ProjectExtra.parse() — additional note

ProjectExtra.parse() should write to self._contents / self._artifacts (accessed as self.contents / self.artifacts via the property) exactly as above. Project.resolve() merges these into the root project automatically.


Registry and discovery

All three class families self-register via __init_subclass__:

projspec.proj.base.registry        # ProjectSpec subclasses
projspec.content.base.registry     # BaseContent subclasses
projspec.artifact.base.registry    # BaseArtifact subclasses

Keys are snake-case class names produced by camel_to_snake(cls.__name__). A new spec is discovered automatically the moment its module is imported.
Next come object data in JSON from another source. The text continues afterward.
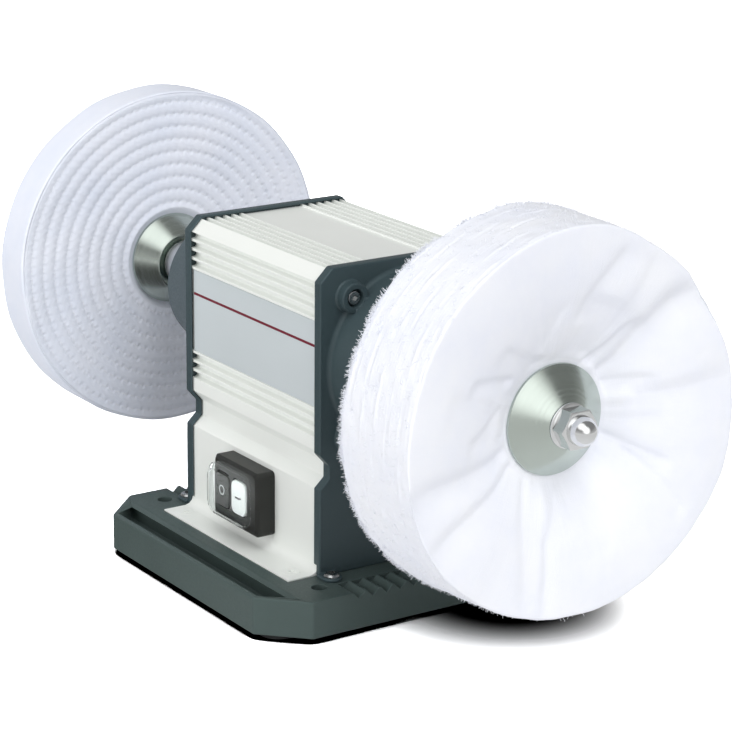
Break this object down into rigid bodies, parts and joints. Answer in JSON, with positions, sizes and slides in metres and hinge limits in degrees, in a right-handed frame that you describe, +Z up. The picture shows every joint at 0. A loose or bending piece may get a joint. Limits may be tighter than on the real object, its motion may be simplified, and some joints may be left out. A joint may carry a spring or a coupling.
{
  "type": "bench polishing machine",
  "caption": "Bench polishing machine: a finned motor housing on a cast base, with a cloth buff clamped at each end of its spindle and a push-button switch in front.",
  "frame": {"origin": "on the bench under the middle of the machine", "axes": "+X along the spindle towards the loose buff, -Y towards the operator and the switch, +Z up"},
  "size_m": [0.452, 0.2, 0.2355],
  "materials": {
    "cast_grey": "blue-grey enamel on cast iron",
    "plate_grey": "blue-grey enamel on cast aluminium",
    "white_coat": "satin white coat on an aluminium extrusion",
    "label_film": "satin printed film",
    "rubber": "moulded black rubber",
    "screw_steel": "plated steel",
    "switch_black": "moulded black plastic",
    "clear_cover": "clear soft cover",
    "button_white": "moulded white plastic",
    "spring_steel": "bright spring steel",
    "lamination_steel": "oiled lamination stack",
    "copper_wire": "varnished copper wire",
    "lead_rubber": "sleeved leads",
    "zinc_plate": "bright zinc plate with a faint yellow tint",
    "terminal_white": "moulded plastic",
    "gland_black": "moulded nylon",
    "bearing_steel": "ground bearing steel",
    "shaft_steel": "turned and ground steel",
    "sleeve_steel": "turned steel",
    "chrome_nut": "bright chrome",
    "loose_cotton": "loose cotton discs",
    "sewn_cotton": "cotton discs sewn in rings"
  },
  "bodies": {
    "machine": {"base_casting": "cast_grey", "rubber_foot_1": "rubber", "rubber_foot_2": "rubber", "rubber_foot_3": "rubber", "rubber_foot_4": "rubber", "motor_housing": "white_coat", "front_label": "label_film", "end_plate_right": "plate_grey", "end_plate_left": "plate_grey", "tie_bolt_1": "screw_steel", "tie_bolt_2": "screw_steel", "tie_bolt_3": "screw_steel", "tie_bolt_4": "screw_steel", "plate_foot_screw_1": "screw_steel", "plate_foot_screw_2": "screw_steel", "plate_foot_screw_3": "screw_steel", "plate_foot_screw_4": "screw_steel", "flange_screw_1": "screw_steel", "flange_screw_2": "screw_steel", "flange_screw_3": "screw_steel", "flange_screw_4": "screw_steel", "switch_body": "switch_black", "contact_block": "switch_black", "switch_cover": "clear_cover", "on_button_spring": "spring_steel", "off_button_spring": "spring_steel", "stator_core": "lamination_steel", "winding_right": "copper_wire", "winding_left": "copper_wire", "motor_leads": "lead_rubber", "run_capacitor": "switch_black", "capacitor_clip": "zinc_plate", "clip_screw_1": "screw_steel", "clip_screw_2": "screw_steel", "terminal_block": "terminal_white", "cable_gland": "gland_black", "gland_locknut": "gland_black", "bearing_outer_ring_right": "bearing_steel", "bearing_outer_ring_left": "bearing_steel", "wave_washer": "spring_steel"},
    "spindle": {"spindle_shaft": "shaft_steel", "rotor_core": "lamination_steel", "bearing_inner_ring_right": "bearing_steel", "bearing_inner_ring_left": "bearing_steel", "spacer_sleeve_right": "sleeve_steel", "spacer_sleeve_left": "sleeve_steel", "inner_flange_right": "zinc_plate", "inner_flange_left": "zinc_plate", "outer_flange_right": "zinc_plate", "outer_flange_left": "zinc_plate", "cap_nut_right": "chrome_nut", "cap_nut_left": "chrome_nut", "loose_buff": "loose_cotton", "sewn_buff": "sewn_cotton"},
    "ball_cage_right": {"ball_cage_right": "bearing_steel"},
    "ball_cage_left": {"ball_cage_left": "bearing_steel"},
    "on_button": {"on_button": "button_white"},
    "off_button": {"off_button": "switch_black"}
  },
  "joints": [
    {"name": "spindle_spin", "type": "hinge", "parent": "machine", "child": "spindle", "pos_m": [0, 0, 0.1355], "axis": [1, 0, 0], "continuous": true},
    {"name": "ball_cage_right_spin", "type": "hinge", "parent": "machine", "child": "ball_cage_right", "pos_m": [0.1068, 0, 0.1355], "axis": [1, 0, 0], "continuous": true},
    {"name": "ball_cage_left_spin", "type": "hinge", "parent": "machine", "child": "ball_cage_left", "pos_m": [-0.1068, 0, 0.1355], "axis": [1, 0, 0], "continuous": true},
    {"name": "on_button_press", "type": "slide", "parent": "machine", "child": "on_button", "axis": [0, 1, 0], "range_m": [0, 0.0025], "stiffness_N_per_m": 500, "springref_m": -0.002, "deforming": ["on_button_spring"]},
    {"name": "off_button_press", "type": "slide", "parent": "machine", "child": "off_button", "axis": [0, 1, 0], "range_m": [0, 0.0025], "stiffness_N_per_m": 500, "springref_m": -0.002, "deforming": ["off_button_spring"]}
  ],
  "couplings": [
    {"joint": "ball_cage_right_spin", "follows": "spindle_spin", "ratio": 0.396},
    {"joint": "ball_cage_left_spin", "follows": "spindle_spin", "ratio": 0.396}
  ]
}
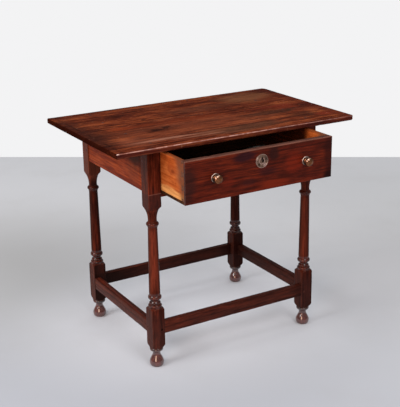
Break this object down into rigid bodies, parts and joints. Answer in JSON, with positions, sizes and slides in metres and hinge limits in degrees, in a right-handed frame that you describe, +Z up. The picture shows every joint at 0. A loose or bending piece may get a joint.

All concrete specs are imported in src/projspec/proj/__init__.py, so adding a new file there is all that is needed to register a new type.

get_cls(name, registry="proj") (utils.py:358) looks up any class by name across all registries.


AttrDict (utils.py:50)

A dict subclass that also supports attribute-style read access.

d = AttrDict(foo=42)
d.foo  # → 42
d["foo"]  # → 42

parse() always assigns AttrDict instances to self._contents and self._artifacts, never plain dict.


Serialisation

Every content, artifact, and spec class implements to_dict(compact=True).

  • compact=True — human-readable condensed form (strings, nested dicts).
  • compact=False — full form including a "klass" key that encodes the category and snake-case class name, enabling round-trip deserialisation via utils.from_dict().

The test suite exercises round-trips in tests/test_roundtrips.py.


Testing

pytest tests/

The proj fixture in tests/conftest.py returns projspec.Project("/data") — the repository root itself — which is a real PythonLibrary + GitRepo + Pixi project, so most tests work against live on-disk data.

New specs should add at minimum:

  1. A match() unit test verifying the positive and negative cases.
  2. A parse() unit test asserting expected keys in .contents and .artifacts.
  3. A round-trip test (to_dictfrom_dict) if the spec introduces new content or artifact classes.